(Collected material)
──────────

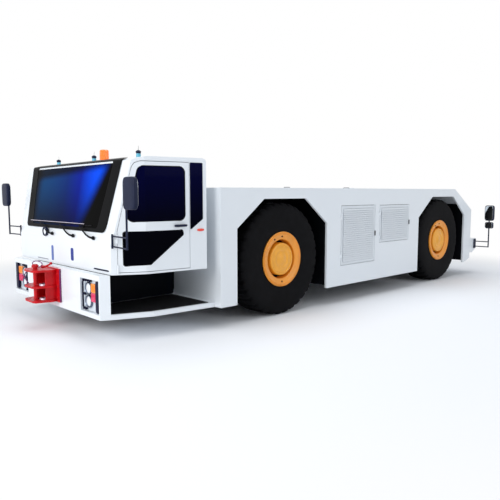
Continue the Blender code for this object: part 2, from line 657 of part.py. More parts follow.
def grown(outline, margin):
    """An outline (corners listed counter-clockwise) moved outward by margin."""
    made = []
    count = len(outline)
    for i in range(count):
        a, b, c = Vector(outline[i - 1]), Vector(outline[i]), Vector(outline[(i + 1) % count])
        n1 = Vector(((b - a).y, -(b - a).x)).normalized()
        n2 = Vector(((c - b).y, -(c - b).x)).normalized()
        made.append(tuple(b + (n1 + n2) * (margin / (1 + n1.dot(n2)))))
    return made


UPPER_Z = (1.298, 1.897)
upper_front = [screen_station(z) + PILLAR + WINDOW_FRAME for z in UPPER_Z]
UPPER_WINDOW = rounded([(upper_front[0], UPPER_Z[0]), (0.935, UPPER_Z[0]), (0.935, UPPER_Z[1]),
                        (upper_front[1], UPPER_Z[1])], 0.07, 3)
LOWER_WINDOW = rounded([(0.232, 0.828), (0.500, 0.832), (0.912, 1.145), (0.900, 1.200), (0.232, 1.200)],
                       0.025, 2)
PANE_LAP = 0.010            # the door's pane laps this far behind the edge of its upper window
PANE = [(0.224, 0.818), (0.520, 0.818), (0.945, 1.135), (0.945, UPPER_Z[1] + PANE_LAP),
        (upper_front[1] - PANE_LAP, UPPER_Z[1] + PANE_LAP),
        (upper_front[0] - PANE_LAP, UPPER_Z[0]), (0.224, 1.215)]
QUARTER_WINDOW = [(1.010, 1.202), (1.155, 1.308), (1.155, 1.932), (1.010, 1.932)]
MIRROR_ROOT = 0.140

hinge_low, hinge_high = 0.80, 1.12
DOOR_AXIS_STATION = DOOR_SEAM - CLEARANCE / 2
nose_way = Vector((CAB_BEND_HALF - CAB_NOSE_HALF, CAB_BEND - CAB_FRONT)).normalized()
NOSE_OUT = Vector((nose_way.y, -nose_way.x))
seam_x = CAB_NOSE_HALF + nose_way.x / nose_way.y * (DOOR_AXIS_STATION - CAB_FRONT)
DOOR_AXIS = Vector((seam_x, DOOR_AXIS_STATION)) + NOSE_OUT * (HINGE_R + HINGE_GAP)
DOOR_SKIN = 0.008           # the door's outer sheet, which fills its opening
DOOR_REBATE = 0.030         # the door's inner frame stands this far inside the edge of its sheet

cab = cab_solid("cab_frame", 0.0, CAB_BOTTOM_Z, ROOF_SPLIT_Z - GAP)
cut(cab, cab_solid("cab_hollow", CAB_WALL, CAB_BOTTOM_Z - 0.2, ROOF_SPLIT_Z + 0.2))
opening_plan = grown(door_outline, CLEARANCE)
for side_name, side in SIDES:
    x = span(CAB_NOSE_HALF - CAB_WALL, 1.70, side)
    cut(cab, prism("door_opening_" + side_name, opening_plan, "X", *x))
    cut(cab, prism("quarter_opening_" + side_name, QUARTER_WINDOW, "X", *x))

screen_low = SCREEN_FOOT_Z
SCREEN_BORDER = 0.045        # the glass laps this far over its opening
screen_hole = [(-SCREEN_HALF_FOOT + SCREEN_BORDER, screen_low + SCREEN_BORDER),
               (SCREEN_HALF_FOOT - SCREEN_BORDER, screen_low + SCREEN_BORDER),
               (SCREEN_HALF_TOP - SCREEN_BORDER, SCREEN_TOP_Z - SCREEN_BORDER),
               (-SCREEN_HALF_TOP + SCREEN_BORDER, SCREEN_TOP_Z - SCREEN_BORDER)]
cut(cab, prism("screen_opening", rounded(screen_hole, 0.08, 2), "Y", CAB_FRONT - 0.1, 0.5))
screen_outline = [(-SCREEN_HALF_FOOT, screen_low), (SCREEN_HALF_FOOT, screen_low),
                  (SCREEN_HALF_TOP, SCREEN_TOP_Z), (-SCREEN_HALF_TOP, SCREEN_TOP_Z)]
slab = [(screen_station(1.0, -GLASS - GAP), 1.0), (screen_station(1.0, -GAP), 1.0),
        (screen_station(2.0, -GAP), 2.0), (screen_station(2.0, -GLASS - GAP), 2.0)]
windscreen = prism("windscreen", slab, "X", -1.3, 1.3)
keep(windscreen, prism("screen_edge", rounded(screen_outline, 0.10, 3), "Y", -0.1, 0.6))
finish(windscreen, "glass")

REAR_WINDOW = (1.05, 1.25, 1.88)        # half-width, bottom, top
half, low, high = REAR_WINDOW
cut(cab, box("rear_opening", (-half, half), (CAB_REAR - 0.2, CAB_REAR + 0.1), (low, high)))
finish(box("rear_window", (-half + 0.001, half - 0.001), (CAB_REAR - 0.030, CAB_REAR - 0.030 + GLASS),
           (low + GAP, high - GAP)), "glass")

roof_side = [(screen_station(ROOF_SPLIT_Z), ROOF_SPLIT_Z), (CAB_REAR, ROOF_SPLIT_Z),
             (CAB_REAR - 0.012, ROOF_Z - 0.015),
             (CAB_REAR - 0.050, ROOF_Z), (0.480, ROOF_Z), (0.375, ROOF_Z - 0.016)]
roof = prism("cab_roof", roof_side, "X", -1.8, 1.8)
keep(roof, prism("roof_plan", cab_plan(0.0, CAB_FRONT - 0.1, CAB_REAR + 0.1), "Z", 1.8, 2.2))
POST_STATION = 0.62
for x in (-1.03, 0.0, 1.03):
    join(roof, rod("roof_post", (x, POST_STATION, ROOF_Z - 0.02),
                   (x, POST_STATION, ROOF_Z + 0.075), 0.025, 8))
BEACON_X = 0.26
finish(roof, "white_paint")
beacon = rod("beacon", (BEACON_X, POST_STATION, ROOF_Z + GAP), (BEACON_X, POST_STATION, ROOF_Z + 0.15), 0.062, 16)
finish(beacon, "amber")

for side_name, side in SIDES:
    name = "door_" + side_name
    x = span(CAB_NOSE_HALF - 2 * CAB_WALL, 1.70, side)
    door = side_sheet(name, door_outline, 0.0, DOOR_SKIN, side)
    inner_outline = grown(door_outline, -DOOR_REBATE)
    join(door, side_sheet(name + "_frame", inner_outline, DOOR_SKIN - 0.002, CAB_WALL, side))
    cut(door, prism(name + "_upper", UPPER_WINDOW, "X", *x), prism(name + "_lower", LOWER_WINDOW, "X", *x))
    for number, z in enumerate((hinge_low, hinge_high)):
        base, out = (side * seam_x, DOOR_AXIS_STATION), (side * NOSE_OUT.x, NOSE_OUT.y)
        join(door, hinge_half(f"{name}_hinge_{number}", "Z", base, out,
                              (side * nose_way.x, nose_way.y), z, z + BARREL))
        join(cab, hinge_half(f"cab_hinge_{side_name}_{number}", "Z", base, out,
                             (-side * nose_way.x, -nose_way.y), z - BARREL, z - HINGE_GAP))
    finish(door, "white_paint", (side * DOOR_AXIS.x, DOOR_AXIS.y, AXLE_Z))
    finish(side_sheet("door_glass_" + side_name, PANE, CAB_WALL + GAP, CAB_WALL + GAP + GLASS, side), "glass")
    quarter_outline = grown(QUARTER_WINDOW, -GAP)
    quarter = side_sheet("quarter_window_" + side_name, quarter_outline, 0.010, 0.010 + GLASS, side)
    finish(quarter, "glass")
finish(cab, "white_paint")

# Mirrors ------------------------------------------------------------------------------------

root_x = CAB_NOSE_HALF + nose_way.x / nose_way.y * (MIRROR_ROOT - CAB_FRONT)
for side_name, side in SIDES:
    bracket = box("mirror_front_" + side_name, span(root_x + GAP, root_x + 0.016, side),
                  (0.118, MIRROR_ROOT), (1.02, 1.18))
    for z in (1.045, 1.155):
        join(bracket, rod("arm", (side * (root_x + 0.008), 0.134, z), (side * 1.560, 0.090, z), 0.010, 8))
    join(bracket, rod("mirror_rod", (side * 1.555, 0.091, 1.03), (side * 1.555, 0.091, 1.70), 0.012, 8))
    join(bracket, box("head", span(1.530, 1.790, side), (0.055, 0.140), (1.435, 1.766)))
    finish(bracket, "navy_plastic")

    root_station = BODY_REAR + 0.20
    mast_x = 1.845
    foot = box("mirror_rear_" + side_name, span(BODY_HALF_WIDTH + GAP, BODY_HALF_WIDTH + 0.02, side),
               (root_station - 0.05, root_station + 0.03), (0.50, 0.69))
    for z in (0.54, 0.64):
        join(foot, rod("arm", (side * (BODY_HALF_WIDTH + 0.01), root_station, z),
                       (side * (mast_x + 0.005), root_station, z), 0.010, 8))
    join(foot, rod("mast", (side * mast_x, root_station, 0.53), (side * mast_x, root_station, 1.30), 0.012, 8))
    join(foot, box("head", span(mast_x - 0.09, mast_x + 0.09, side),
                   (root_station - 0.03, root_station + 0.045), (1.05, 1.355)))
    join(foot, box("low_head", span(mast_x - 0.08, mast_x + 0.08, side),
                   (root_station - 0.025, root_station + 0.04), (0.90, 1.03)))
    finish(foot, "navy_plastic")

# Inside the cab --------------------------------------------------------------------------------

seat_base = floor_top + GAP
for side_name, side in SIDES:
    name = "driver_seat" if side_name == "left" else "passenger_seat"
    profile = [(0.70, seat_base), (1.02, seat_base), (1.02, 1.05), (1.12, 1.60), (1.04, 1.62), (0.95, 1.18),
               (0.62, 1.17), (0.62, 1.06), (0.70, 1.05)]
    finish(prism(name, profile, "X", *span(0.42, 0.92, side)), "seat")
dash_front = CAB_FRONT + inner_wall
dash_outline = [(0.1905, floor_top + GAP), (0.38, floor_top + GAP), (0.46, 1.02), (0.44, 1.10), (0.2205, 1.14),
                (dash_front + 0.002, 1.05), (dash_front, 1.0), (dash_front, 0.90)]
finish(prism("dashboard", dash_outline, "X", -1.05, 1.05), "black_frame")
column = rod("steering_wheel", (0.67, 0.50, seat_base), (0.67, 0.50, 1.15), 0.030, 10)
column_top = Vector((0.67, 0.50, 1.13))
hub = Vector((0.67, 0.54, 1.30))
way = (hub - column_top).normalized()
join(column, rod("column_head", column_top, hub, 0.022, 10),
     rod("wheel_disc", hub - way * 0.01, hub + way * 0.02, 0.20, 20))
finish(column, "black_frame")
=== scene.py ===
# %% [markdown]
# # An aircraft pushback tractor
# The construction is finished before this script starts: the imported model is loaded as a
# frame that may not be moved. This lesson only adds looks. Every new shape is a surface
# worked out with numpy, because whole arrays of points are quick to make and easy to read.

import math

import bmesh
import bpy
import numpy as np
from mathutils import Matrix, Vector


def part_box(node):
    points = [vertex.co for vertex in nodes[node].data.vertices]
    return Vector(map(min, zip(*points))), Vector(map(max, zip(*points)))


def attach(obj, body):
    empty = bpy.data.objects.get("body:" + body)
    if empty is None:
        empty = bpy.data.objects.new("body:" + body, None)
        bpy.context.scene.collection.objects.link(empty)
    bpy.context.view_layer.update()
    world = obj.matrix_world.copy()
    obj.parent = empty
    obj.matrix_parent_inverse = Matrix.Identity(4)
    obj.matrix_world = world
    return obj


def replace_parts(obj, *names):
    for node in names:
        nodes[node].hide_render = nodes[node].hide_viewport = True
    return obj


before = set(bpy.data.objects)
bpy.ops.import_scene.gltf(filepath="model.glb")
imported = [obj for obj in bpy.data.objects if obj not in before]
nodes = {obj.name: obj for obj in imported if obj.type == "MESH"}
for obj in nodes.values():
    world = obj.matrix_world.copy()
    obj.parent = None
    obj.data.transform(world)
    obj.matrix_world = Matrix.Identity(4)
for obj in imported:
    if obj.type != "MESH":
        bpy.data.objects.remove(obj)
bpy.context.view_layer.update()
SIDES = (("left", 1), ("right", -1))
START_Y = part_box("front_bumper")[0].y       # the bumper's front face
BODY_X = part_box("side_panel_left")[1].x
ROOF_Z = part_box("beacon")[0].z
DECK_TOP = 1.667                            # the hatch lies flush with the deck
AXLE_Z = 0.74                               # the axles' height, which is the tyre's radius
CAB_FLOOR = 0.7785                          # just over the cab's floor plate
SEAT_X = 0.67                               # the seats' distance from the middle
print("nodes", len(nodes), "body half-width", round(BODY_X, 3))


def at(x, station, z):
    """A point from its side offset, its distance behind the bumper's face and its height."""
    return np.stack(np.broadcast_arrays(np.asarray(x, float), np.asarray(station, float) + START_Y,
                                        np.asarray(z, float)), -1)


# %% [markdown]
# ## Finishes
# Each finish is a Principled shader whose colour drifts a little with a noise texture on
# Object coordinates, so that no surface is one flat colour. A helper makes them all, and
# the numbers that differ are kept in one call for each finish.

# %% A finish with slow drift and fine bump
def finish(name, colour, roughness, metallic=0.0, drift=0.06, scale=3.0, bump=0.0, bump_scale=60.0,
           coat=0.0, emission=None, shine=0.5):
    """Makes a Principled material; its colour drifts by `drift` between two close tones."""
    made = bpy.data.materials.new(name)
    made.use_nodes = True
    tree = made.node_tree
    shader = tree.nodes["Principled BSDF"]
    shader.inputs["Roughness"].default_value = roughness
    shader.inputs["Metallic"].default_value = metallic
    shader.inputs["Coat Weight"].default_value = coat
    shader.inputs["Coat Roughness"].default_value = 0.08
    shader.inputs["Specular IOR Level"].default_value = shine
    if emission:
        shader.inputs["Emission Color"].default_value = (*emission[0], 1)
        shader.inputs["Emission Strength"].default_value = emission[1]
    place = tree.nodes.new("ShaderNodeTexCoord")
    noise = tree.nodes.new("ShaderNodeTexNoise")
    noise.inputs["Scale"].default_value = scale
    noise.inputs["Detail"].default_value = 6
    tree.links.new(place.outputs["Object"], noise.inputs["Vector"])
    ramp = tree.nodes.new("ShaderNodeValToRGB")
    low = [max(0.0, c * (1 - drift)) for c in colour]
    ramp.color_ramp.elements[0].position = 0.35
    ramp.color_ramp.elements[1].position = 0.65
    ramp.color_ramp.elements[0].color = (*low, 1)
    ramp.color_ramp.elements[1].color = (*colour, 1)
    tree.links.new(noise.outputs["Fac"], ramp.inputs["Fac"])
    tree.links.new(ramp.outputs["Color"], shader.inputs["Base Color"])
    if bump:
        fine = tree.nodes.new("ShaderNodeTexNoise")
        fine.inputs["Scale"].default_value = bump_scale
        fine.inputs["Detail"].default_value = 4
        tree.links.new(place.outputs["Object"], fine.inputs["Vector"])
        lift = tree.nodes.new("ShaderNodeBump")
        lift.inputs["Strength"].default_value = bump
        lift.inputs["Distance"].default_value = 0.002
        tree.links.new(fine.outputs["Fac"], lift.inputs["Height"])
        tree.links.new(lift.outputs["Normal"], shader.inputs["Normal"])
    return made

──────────

(What to produce)
Retype, exactly and in full, the lines above from the one containing "# Inside the" through the one containing "bpy.context.scene.collection.objects.link(empty)".

(Response to the exercise)
# Inside the cab --------------------------------------------------------------------------------

seat_base = floor_top + GAP
for side_name, side in SIDES:
    name = "driver_seat" if side_name == "left" else "passenger_seat"
    profile = [(0.70, seat_base), (1.02, seat_base), (1.02, 1.05), (1.12, 1.60), (1.04, 1.62), (0.95, 1.18),
               (0.62, 1.17), (0.62, 1.06), (0.70, 1.05)]
    finish(prism(name, profile, "X", *span(0.42, 0.92, side)), "seat")
dash_front = CAB_FRONT + inner_wall
dash_outline = [(0.1905, floor_top + GAP), (0.38, floor_top + GAP), (0.46, 1.02), (0.44, 1.10), (0.2205, 1.14),
                (dash_front + 0.002, 1.05), (dash_front, 1.0), (dash_front, 0.90)]
finish(prism("dashboard", dash_outline, "X", -1.05, 1.05), "black_frame")
column = rod("steering_wheel", (0.67, 0.50, seat_base), (0.67, 0.50, 1.15), 0.030, 10)
column_top = Vector((0.67, 0.50, 1.13))
hub = Vector((0.67, 0.54, 1.30))
way = (hub - column_top).normalized()
join(column, rod("column_head", column_top, hub, 0.022, 10),
     rod("wheel_disc", hub - way * 0.01, hub + way * 0.02, 0.20, 20))
finish(column, "black_frame")
=== scene.py ===
# %% [markdown]
# # An aircraft pushback tractor
# The construction is finished before this script starts: the imported model is loaded as a
# frame that may not be moved. This lesson only adds looks. Every new shape is a surface
# worked out with numpy, because whole arrays of points are quick to make and easy to read.

import math

import bmesh
import bpy
import numpy as np
from mathutils import Matrix, Vector


def part_box(node):
    points = [vertex.co for vertex in nodes[node].data.vertices]
    return Vector(map(min, zip(*points))), Vector(map(max, zip(*points)))


def attach(obj, body):
    empty = bpy.data.objects.get("body:" + body)
    if empty is None:
        empty = bpy.data.objects.new("body:" + body, None)
        bpy.context.scene.collection.objects.link(empty)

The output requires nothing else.